DATA:
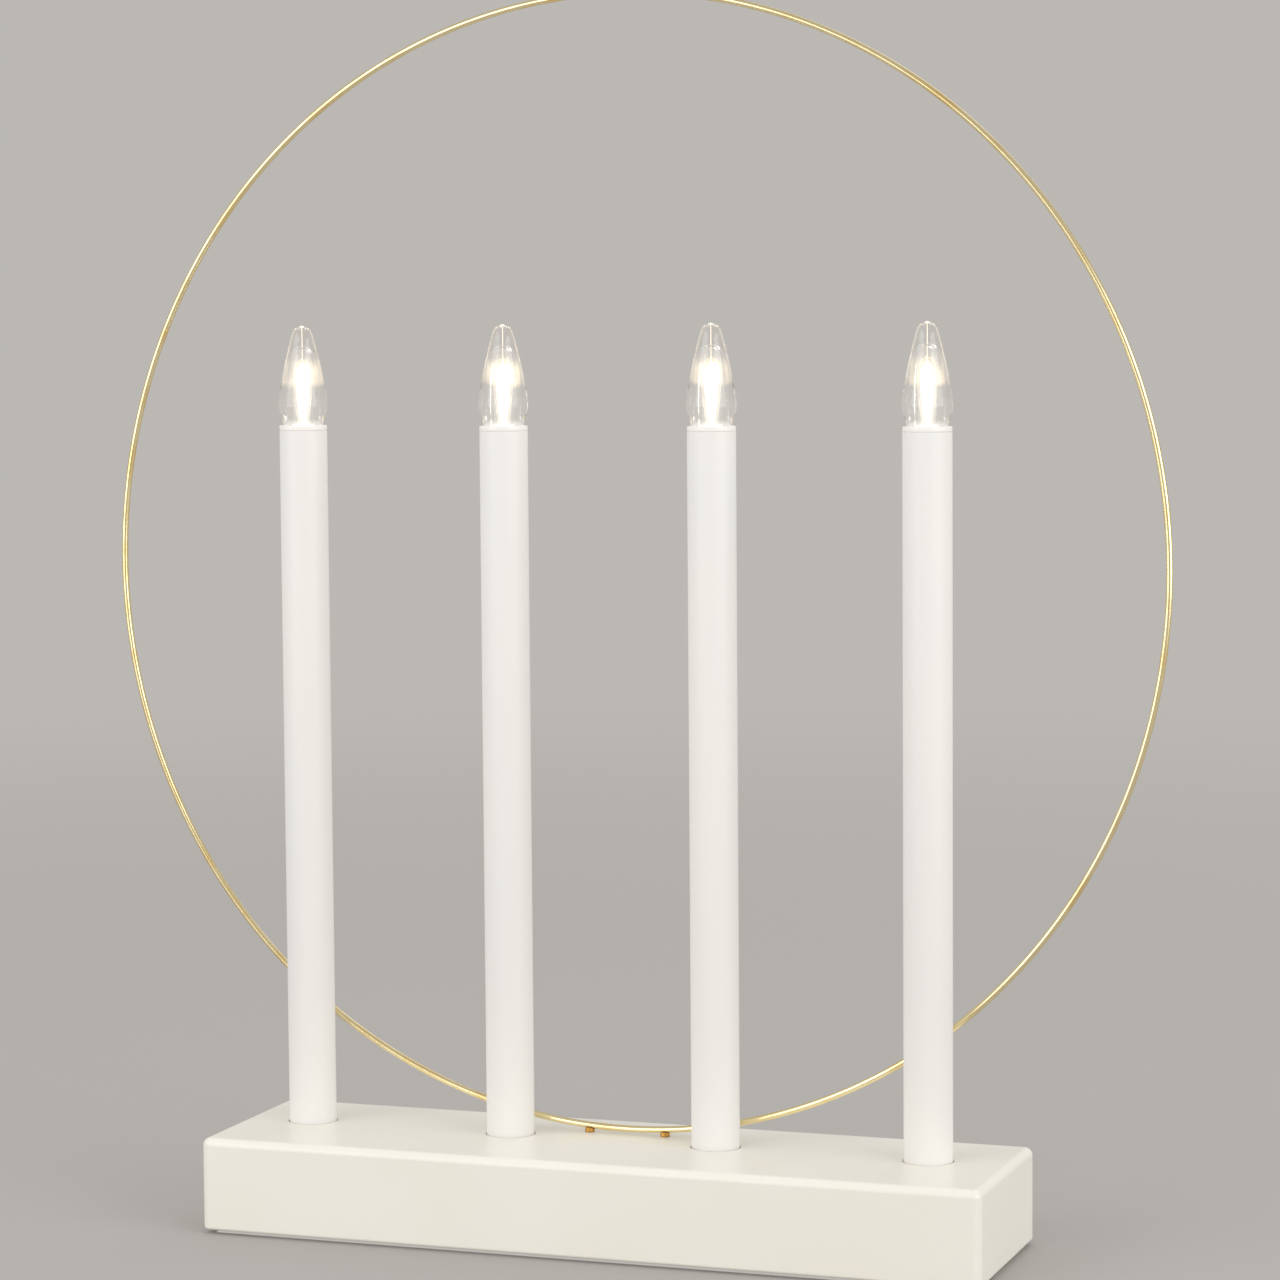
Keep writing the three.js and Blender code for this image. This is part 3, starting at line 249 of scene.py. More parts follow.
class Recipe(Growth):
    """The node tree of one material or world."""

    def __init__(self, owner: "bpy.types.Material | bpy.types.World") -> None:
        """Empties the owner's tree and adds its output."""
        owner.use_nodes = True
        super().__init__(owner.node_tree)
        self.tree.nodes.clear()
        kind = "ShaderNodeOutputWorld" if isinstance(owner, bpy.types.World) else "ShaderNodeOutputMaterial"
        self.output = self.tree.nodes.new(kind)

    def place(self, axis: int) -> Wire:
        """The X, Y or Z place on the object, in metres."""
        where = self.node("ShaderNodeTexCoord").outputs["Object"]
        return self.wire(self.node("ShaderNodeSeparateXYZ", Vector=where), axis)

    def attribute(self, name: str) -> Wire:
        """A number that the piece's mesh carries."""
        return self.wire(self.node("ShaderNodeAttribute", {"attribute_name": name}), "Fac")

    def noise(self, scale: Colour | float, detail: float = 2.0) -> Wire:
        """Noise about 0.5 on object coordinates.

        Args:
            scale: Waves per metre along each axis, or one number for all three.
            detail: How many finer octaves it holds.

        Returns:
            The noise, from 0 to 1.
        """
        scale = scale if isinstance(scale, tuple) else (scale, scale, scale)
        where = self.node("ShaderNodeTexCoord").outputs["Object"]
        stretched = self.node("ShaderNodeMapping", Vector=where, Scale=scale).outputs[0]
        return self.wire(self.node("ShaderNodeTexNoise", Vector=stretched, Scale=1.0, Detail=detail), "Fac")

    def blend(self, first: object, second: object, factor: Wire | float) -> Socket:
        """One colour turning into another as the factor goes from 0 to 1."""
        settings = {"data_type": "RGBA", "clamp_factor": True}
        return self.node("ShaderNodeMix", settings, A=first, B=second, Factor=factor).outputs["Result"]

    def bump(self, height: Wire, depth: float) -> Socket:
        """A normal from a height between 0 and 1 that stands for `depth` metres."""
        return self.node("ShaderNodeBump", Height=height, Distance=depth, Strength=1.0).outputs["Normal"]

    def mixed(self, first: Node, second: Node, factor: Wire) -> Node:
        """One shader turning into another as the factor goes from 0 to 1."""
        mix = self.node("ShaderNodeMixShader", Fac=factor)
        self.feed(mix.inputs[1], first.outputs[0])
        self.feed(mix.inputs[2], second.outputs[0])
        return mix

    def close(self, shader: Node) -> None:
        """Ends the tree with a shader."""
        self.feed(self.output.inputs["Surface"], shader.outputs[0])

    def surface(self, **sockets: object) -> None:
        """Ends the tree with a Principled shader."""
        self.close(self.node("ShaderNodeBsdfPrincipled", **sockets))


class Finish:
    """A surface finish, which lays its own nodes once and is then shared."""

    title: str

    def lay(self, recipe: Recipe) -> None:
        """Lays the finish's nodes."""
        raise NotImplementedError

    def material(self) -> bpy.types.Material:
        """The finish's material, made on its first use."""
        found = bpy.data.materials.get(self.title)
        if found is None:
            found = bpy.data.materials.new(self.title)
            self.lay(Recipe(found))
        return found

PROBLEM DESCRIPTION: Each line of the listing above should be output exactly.

WRITTEN RESPONSE:
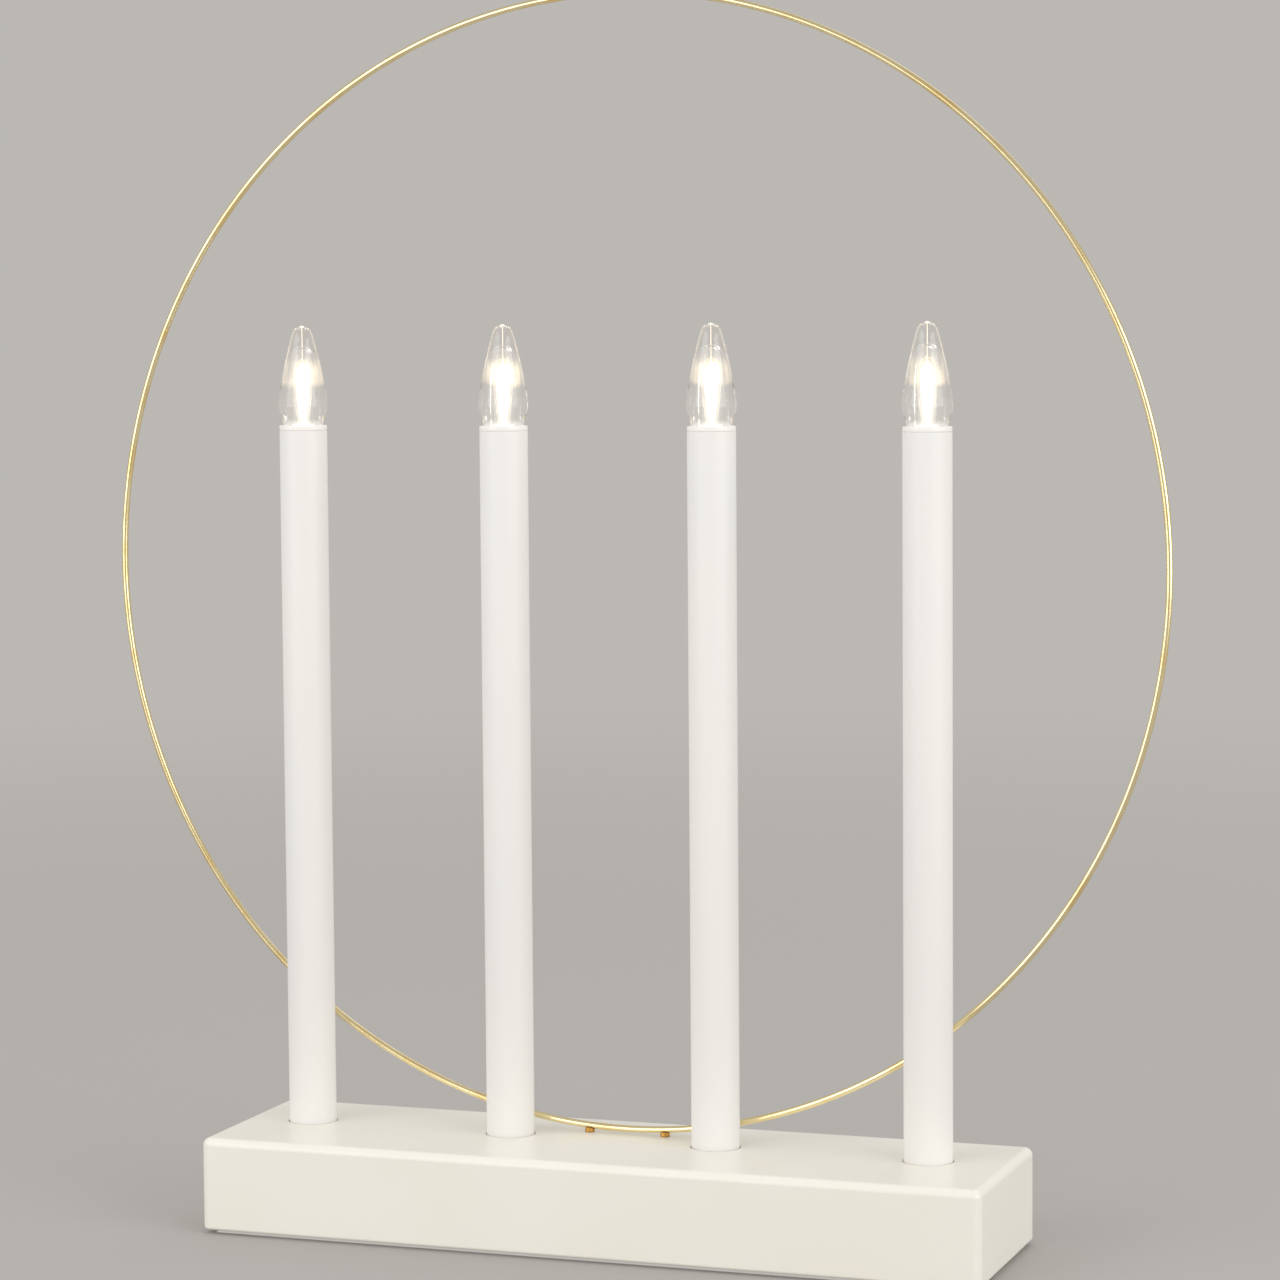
Keep writing the three.js and Blender code for this image. This is part 3, starting at line 249 of scene.py. More parts follow.
class Recipe(Growth):
    """The node tree of one material or world."""

    def __init__(self, owner: "bpy.types.Material | bpy.types.World") -> None:
        """Empties the owner's tree and adds its output."""
        owner.use_nodes = True
        super().__init__(owner.node_tree)
        self.tree.nodes.clear()
        kind = "ShaderNodeOutputWorld" if isinstance(owner, bpy.types.World) else "ShaderNodeOutputMaterial"
        self.output = self.tree.nodes.new(kind)

    def place(self, axis: int) -> Wire:
        """The X, Y or Z place on the object, in metres."""
        where = self.node("ShaderNodeTexCoord").outputs["Object"]
        return self.wire(self.node("ShaderNodeSeparateXYZ", Vector=where), axis)

    def attribute(self, name: str) -> Wire:
        """A number that the piece's mesh carries."""
        return self.wire(self.node("ShaderNodeAttribute", {"attribute_name": name}), "Fac")

    def noise(self, scale: Colour | float, detail: float = 2.0) -> Wire:
        """Noise about 0.5 on object coordinates.

        Args:
            scale: Waves per metre along each axis, or one number for all three.
            detail: How many finer octaves it holds.

        Returns:
            The noise, from 0 to 1.
        """
        scale = scale if isinstance(scale, tuple) else (scale, scale, scale)
        where = self.node("ShaderNodeTexCoord").outputs["Object"]
        stretched = self.node("ShaderNodeMapping", Vector=where, Scale=scale).outputs[0]
        return self.wire(self.node("ShaderNodeTexNoise", Vector=stretched, Scale=1.0, Detail=detail), "Fac")

    def blend(self, first: object, second: object, factor: Wire | float) -> Socket:
        """One colour turning into another as the factor goes from 0 to 1."""
        settings = {"data_type": "RGBA", "clamp_factor": True}
        return self.node("ShaderNodeMix", settings, A=first, B=second, Factor=factor).outputs["Result"]

    def bump(self, height: Wire, depth: float) -> Socket:
        """A normal from a height between 0 and 1 that stands for `depth` metres."""
        return self.node("ShaderNodeBump", Height=height, Distance=depth, Strength=1.0).outputs["Normal"]

    def mixed(self, first: Node, second: Node, factor: Wire) -> Node:
        """One shader turning into another as the factor goes from 0 to 1."""
        mix = self.node("ShaderNodeMixShader", Fac=factor)
        self.feed(mix.inputs[1], first.outputs[0])
        self.feed(mix.inputs[2], second.outputs[0])
        return mix

    def close(self, shader: Node) -> None:
        """Ends the tree with a shader."""
        self.feed(self.output.inputs["Surface"], shader.outputs[0])

    def surface(self, **sockets: object) -> None:
        """Ends the tree with a Principled shader."""
        self.close(self.node("ShaderNodeBsdfPrincipled", **sockets))


class Finish:
    """A surface finish, which lays its own nodes once and is then shared."""

    title: str

    def lay(self, recipe: Recipe) -> None:
        """Lays the finish's nodes."""
        raise NotImplementedError

    def material(self) -> bpy.types.Material:
        """The finish's material, made on its first use."""
        found = bpy.data.materials.get(self.title)
        if found is None:
            found = bpy.data.materials.new(self.title)
            self.lay(Recipe(found))
        return found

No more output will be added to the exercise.